Naked City
War Drums: 'Let Freedom Reign!'
By Michael King, Fri., July 2, 2004
And not for the first time. Bremer was replaced by "Ambassador" John Negroponte, most notorious for his covert supervision of Ronald Reagan's ruthless Contra guerrilla campaign against the Nicaraguan government during his 1981-1985 tenure as ambassador to Honduras. "Military aid" to the Honduran regime jumped from $5 million annually to $100 million (small change by Iraq standards), and the World Court condemned U.S. actions especially the U.S.-sponsored Contra assaults on "soft" Nicaraguan targets (that is, terrorism against unprotected civilians) as violating international law. That, too, seems like small change by current neo-Reaganesque standards. Replacing Bremer's absolute authority, Negroponte is supposed to "persuade" the new Iraqi government to see the wisdom of U.S. priorities. Should troops and dollars not suffice, perhaps he can adapt the battle-tested Honduran methods developed at Fort Bennings' School of the Americas.

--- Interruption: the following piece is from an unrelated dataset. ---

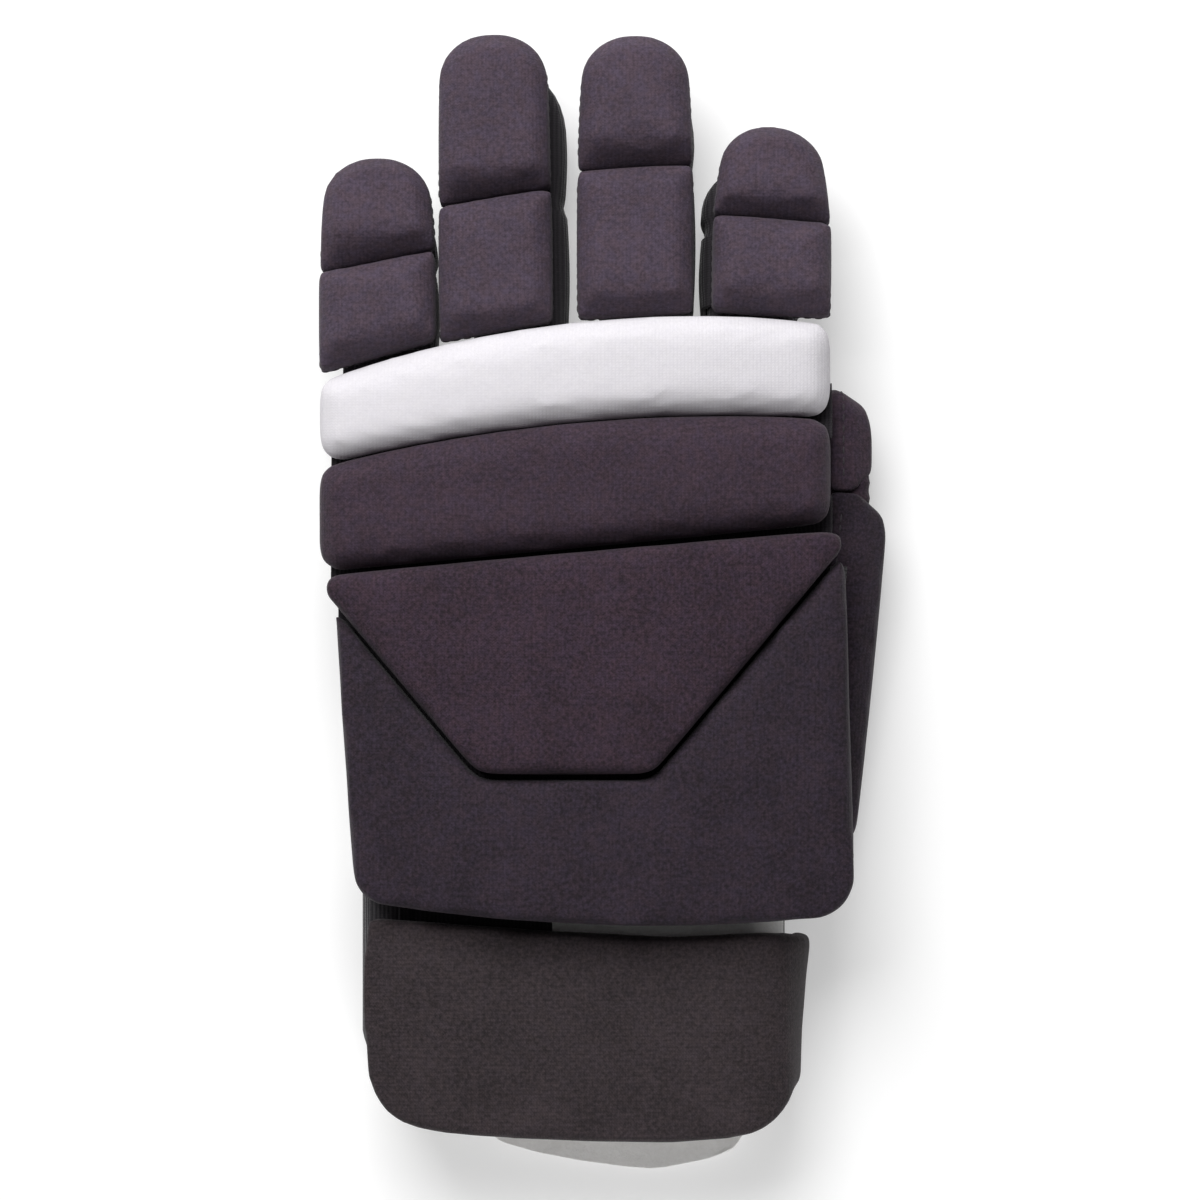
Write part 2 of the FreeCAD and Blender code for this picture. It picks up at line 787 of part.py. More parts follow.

Bush's exchange with Condi took place at a North Atlantic Treaty Organization conference in Istanbul, where the U.S. and Great Britain (remember Tony "Baghdad" Blair?) persuaded NATO allies to pick up some security training responsibilities for the new Iraqi government. The "Coalition" leadership is hoping for more, but Germany and France are balking at any additional Western military presence on the ground in Iraq.
On the actual battlefields, both U.S. military and Iraqi civilian casualties continue to mount, and the Pentagon is calling up (involuntarily) 5,600 additional reserves to take the place of soldiers held fast in Iraq and Afghanistan. The State Department finally admitted that since the war began, incidents of terrorism have increased all over the world even after excluding any acts of violence in Iraq itself, because those are by "combatants." The terms are malleable, of course, when the need arises. Freedom reigns.